* _Exercise requirements_
Return all of the lines below exactly as they are.

* _Data for processing_
────────────────────────────────────────

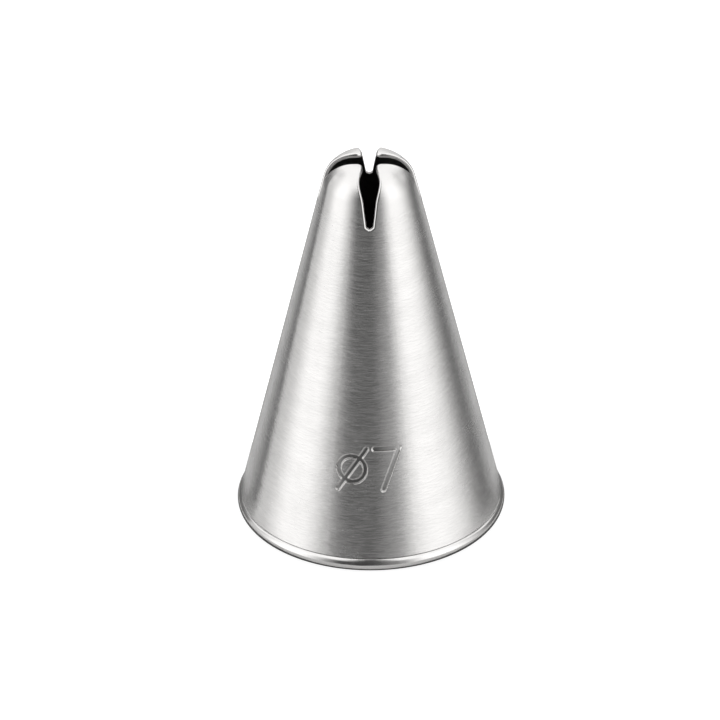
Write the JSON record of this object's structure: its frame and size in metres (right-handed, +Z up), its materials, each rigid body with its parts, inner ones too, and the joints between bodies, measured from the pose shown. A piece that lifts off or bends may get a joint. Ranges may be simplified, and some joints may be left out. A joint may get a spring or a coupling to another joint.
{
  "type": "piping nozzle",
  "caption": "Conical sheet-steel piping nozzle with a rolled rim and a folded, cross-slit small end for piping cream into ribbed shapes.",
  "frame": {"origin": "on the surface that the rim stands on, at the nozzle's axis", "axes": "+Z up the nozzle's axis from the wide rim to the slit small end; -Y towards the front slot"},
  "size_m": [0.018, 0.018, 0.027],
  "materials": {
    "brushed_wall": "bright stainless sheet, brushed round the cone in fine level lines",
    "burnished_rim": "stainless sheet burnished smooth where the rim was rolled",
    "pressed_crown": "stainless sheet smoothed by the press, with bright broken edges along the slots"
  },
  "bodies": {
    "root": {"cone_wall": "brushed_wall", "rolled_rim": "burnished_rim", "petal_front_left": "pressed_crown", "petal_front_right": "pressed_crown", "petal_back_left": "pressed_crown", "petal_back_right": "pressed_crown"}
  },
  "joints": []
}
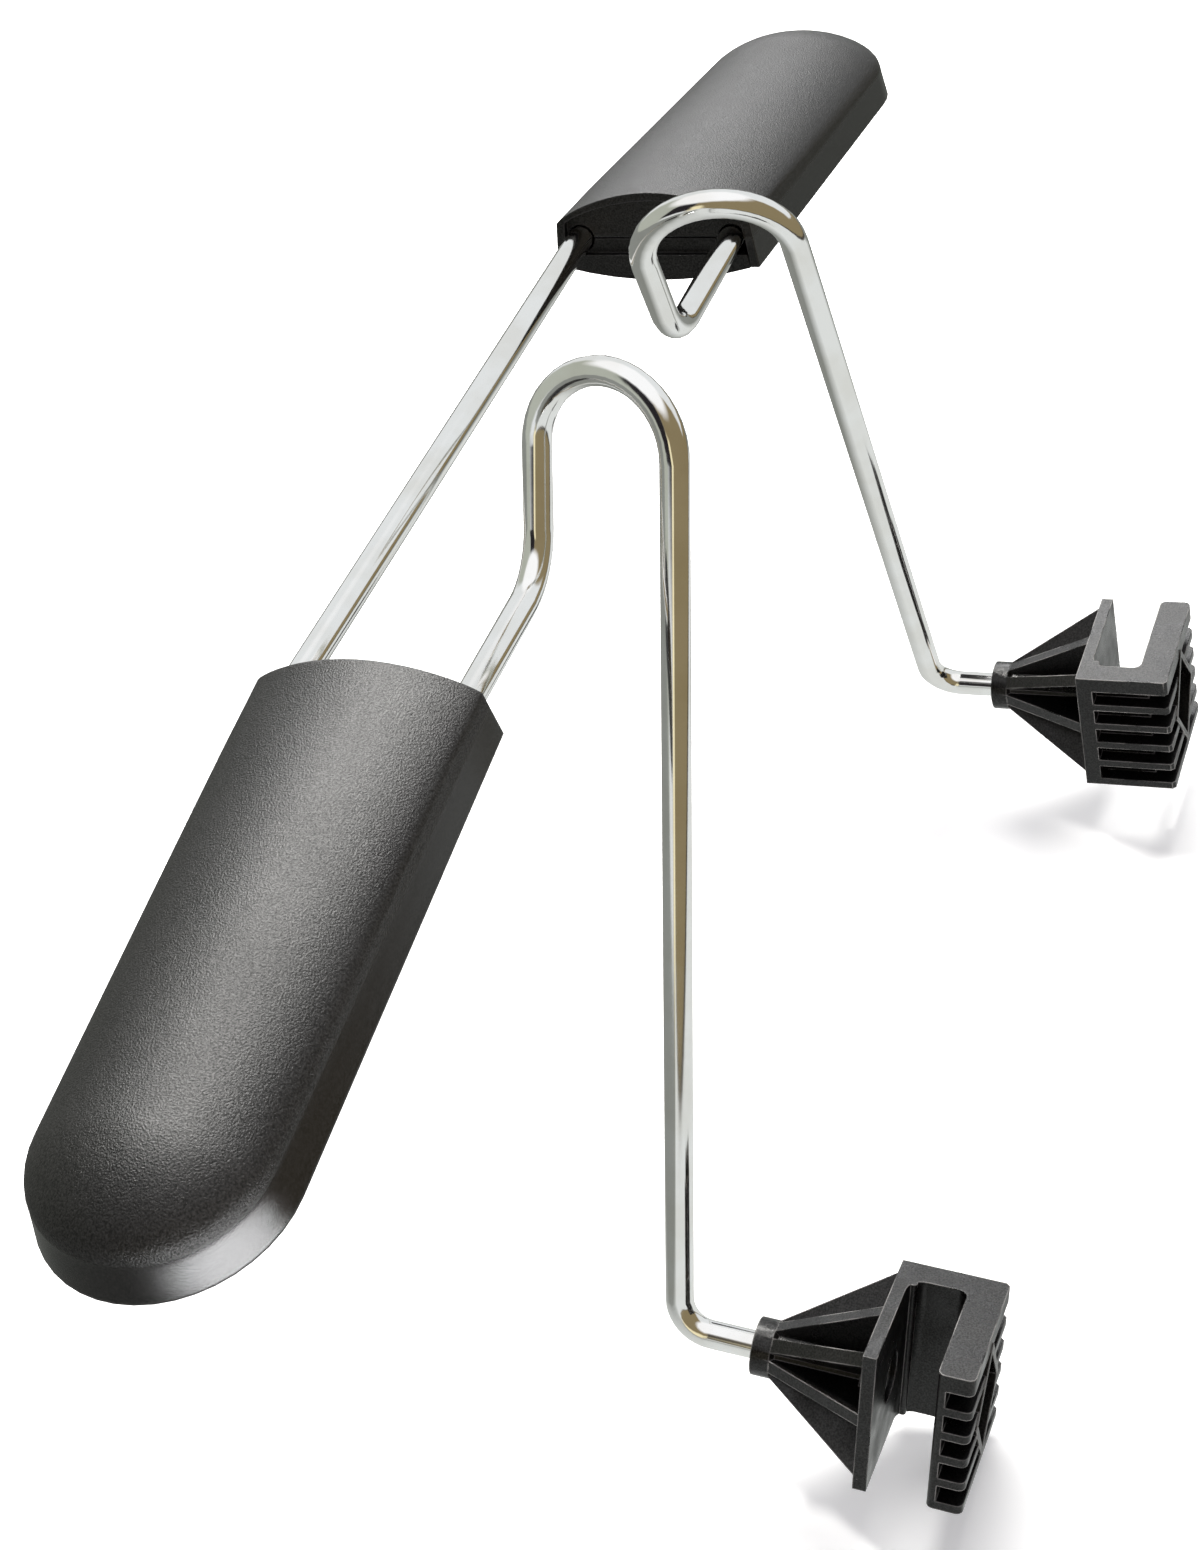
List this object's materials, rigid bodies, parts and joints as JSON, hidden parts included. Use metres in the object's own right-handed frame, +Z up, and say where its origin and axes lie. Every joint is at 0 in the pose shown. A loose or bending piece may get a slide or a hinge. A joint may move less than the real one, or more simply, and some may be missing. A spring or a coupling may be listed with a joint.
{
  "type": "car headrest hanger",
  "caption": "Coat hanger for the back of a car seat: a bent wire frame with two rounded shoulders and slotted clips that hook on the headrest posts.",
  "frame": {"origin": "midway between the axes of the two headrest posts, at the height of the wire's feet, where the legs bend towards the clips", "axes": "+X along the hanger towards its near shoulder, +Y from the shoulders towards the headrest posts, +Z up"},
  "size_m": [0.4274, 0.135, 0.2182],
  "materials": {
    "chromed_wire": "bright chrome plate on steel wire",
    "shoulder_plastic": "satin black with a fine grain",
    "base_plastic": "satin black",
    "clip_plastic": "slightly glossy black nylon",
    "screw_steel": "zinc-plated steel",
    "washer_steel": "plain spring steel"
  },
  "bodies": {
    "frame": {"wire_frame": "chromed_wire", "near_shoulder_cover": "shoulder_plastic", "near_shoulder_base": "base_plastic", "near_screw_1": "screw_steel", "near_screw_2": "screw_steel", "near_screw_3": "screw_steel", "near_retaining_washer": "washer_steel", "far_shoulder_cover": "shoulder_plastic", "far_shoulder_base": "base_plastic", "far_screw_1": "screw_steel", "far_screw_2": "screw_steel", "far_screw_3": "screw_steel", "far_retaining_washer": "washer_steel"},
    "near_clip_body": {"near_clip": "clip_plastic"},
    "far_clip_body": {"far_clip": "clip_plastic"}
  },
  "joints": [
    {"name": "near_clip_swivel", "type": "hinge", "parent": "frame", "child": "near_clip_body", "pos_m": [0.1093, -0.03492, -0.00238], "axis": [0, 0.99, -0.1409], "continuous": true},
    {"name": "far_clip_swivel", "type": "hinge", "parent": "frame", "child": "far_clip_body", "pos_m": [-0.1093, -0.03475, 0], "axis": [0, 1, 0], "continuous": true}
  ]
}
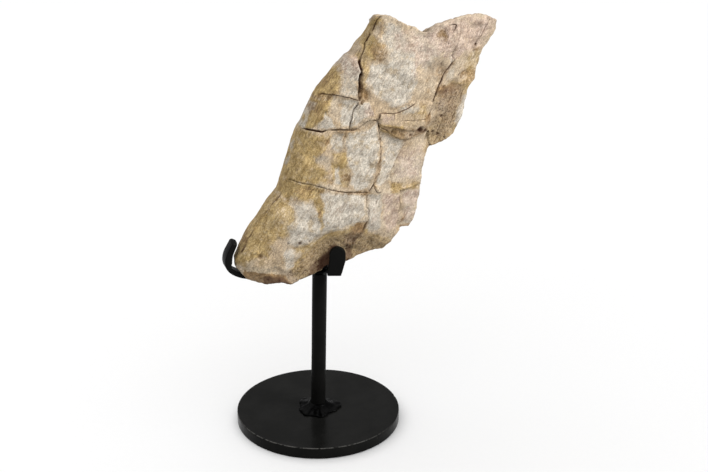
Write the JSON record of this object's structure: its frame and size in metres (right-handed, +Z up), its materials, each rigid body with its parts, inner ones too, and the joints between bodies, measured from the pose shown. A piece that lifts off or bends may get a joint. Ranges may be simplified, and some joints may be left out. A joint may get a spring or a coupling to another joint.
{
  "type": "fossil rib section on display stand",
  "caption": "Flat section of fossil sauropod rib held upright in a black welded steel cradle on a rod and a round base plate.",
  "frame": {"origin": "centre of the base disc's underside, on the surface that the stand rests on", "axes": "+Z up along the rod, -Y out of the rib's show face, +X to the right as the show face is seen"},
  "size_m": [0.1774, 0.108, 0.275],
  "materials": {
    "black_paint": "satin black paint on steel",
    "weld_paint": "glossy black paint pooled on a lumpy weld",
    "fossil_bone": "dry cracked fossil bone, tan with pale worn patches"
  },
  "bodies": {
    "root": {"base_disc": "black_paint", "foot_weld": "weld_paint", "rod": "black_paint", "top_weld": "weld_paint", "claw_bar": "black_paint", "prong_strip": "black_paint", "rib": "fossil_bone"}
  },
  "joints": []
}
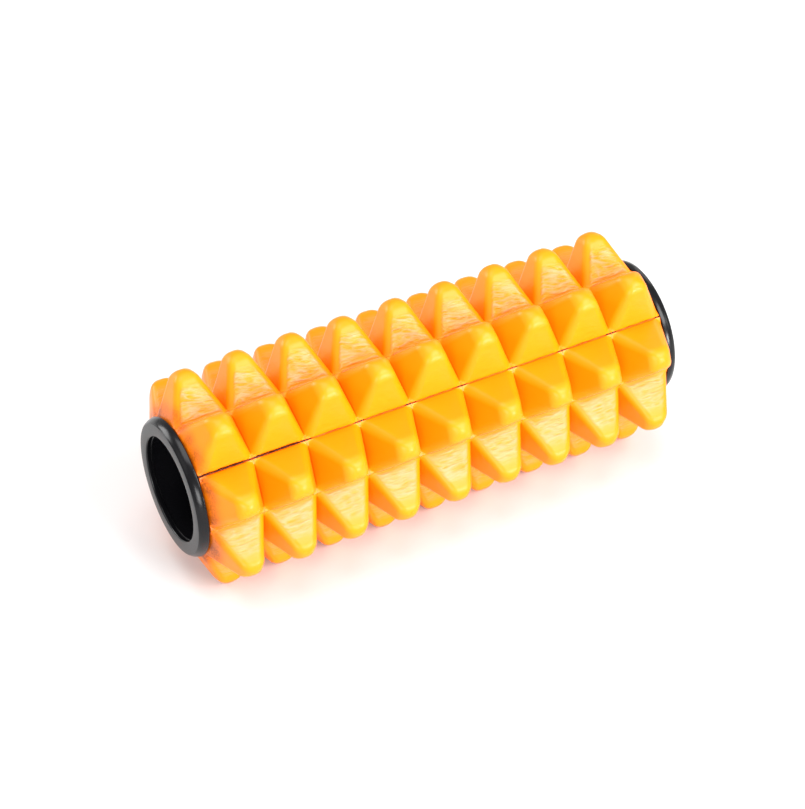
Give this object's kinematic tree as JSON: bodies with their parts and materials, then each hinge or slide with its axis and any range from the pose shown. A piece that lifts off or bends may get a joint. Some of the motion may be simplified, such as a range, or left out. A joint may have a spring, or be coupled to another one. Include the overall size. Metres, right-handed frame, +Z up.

────────────────────────────────────────

* _Task result_
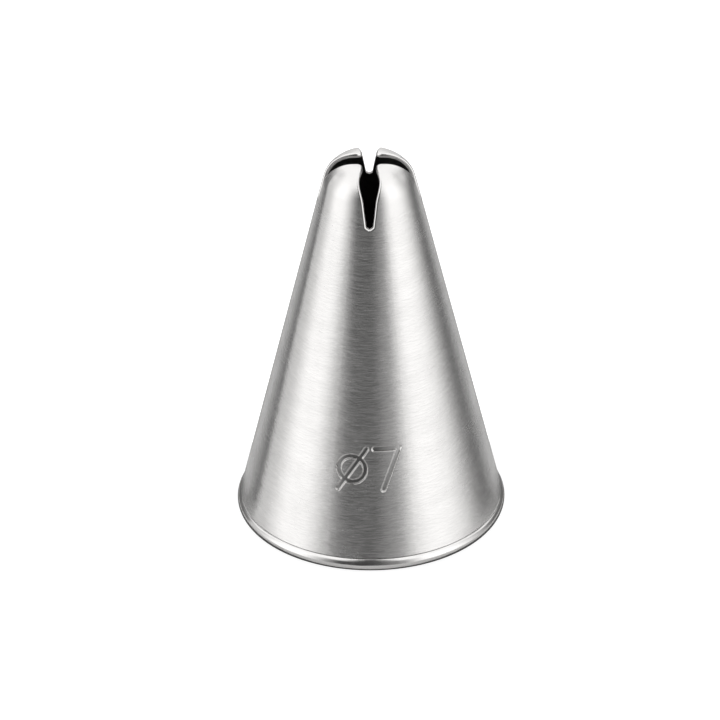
Write the JSON record of this object's structure: its frame and size in metres (right-handed, +Z up), its materials, each rigid body with its parts, inner ones too, and the joints between bodies, measured from the pose shown. A piece that lifts off or bends may get a joint. Ranges may be simplified, and some joints may be left out. A joint may get a spring or a coupling to another joint.
{
  "type": "piping nozzle",
  "caption": "Conical sheet-steel piping nozzle with a rolled rim and a folded, cross-slit small end for piping cream into ribbed shapes.",
  "frame": {"origin": "on the surface that the rim stands on, at the nozzle's axis", "axes": "+Z up the nozzle's axis from the wide rim to the slit small end; -Y towards the front slot"},
  "size_m": [0.018, 0.018, 0.027],
  "materials": {
    "brushed_wall": "bright stainless sheet, brushed round the cone in fine level lines",
    "burnished_rim": "stainless sheet burnished smooth where the rim was rolled",
    "pressed_crown": "stainless sheet smoothed by the press, with bright broken edges along the slots"
  },
  "bodies": {
    "root": {"cone_wall": "brushed_wall", "rolled_rim": "burnished_rim", "petal_front_left": "pressed_crown", "petal_front_right": "pressed_crown", "petal_back_left": "pressed_crown", "petal_back_right": "pressed_crown"}
  },
  "joints": []
}
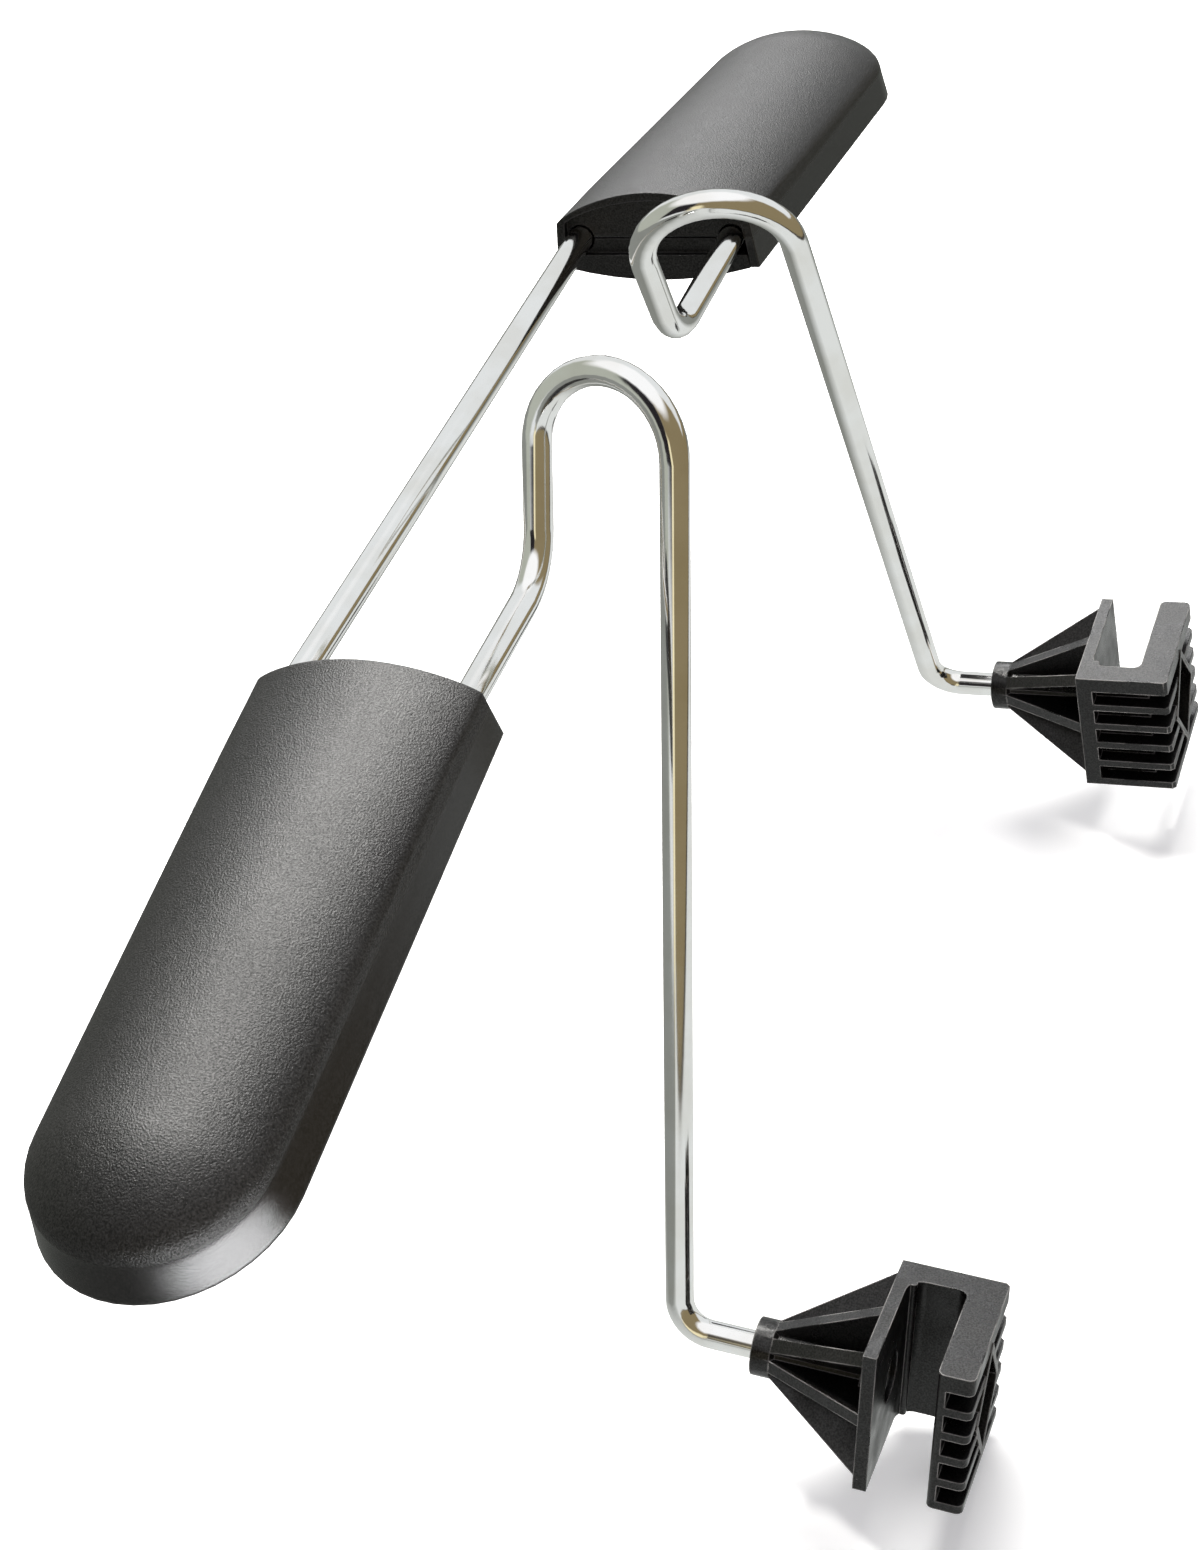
List this object's materials, rigid bodies, parts and joints as JSON, hidden parts included. Use metres in the object's own right-handed frame, +Z up, and say where its origin and axes lie. Every joint is at 0 in the pose shown. A loose or bending piece may get a slide or a hinge. A joint may move less than the real one, or more simply, and some may be missing. A spring or a coupling may be listed with a joint.
{
  "type": "car headrest hanger",
  "caption": "Coat hanger for the back of a car seat: a bent wire frame with two rounded shoulders and slotted clips that hook on the headrest posts.",
  "frame": {"origin": "midway between the axes of the two headrest posts, at the height of the wire's feet, where the legs bend towards the clips", "axes": "+X along the hanger towards its near shoulder, +Y from the shoulders towards the headrest posts, +Z up"},
  "size_m": [0.4274, 0.135, 0.2182],
  "materials": {
    "chromed_wire": "bright chrome plate on steel wire",
    "shoulder_plastic": "satin black with a fine grain",
    "base_plastic": "satin black",
    "clip_plastic": "slightly glossy black nylon",
    "screw_steel": "zinc-plated steel",
    "washer_steel": "plain spring steel"
  },
  "bodies": {
    "frame": {"wire_frame": "chromed_wire", "near_shoulder_cover": "shoulder_plastic", "near_shoulder_base": "base_plastic", "near_screw_1": "screw_steel", "near_screw_2": "screw_steel", "near_screw_3": "screw_steel", "near_retaining_washer": "washer_steel", "far_shoulder_cover": "shoulder_plastic", "far_shoulder_base": "base_plastic", "far_screw_1": "screw_steel", "far_screw_2": "screw_steel", "far_screw_3": "screw_steel", "far_retaining_washer": "washer_steel"},
    "near_clip_body": {"near_clip": "clip_plastic"},
    "far_clip_body": {"far_clip": "clip_plastic"}
  },
  "joints": [
    {"name": "near_clip_swivel", "type": "hinge", "parent": "frame", "child": "near_clip_body", "pos_m": [0.1093, -0.03492, -0.00238], "axis": [0, 0.99, -0.1409], "continuous": true},
    {"name": "far_clip_swivel", "type": "hinge", "parent": "frame", "child": "far_clip_body", "pos_m": [-0.1093, -0.03475, 0], "axis": [0, 1, 0], "continuous": true}
  ]
}
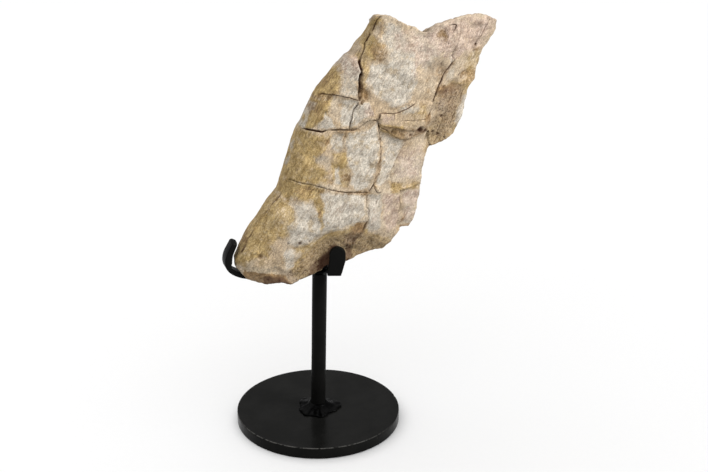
Write the JSON record of this object's structure: its frame and size in metres (right-handed, +Z up), its materials, each rigid body with its parts, inner ones too, and the joints between bodies, measured from the pose shown. A piece that lifts off or bends may get a joint. Ranges may be simplified, and some joints may be left out. A joint may get a spring or a coupling to another joint.
{
  "type": "fossil rib section on display stand",
  "caption": "Flat section of fossil sauropod rib held upright in a black welded steel cradle on a rod and a round base plate.",
  "frame": {"origin": "centre of the base disc's underside, on the surface that the stand rests on", "axes": "+Z up along the rod, -Y out of the rib's show face, +X to the right as the show face is seen"},
  "size_m": [0.1774, 0.108, 0.275],
  "materials": {
    "black_paint": "satin black paint on steel",
    "weld_paint": "glossy black paint pooled on a lumpy weld",
    "fossil_bone": "dry cracked fossil bone, tan with pale worn patches"
  },
  "bodies": {
    "root": {"base_disc": "black_paint", "foot_weld": "weld_paint", "rod": "black_paint", "top_weld": "weld_paint", "claw_bar": "black_paint", "prong_strip": "black_paint", "rib": "fossil_bone"}
  },
  "joints": []
}
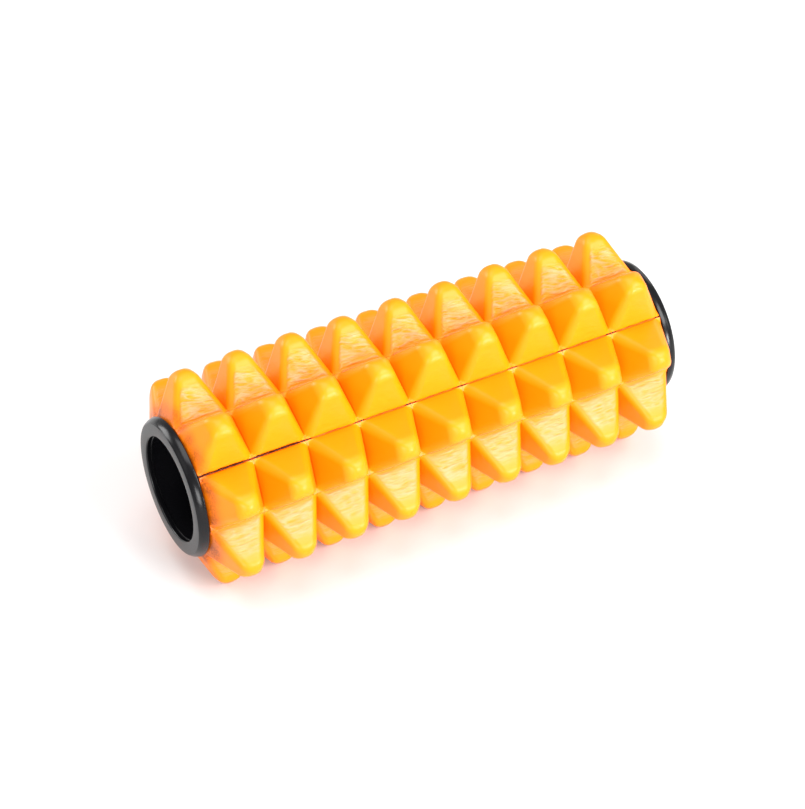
Give this object's kinematic tree as JSON: bodies with their parts and materials, then each hinge or slide with its axis and any range from the pose shown. A piece that lifts off or bends may get a joint. Some of the motion may be simplified, such as a range, or left out. A joint may have a spring, or be coupled to another one. Include the overall size. Metres, right-handed frame, +Z up.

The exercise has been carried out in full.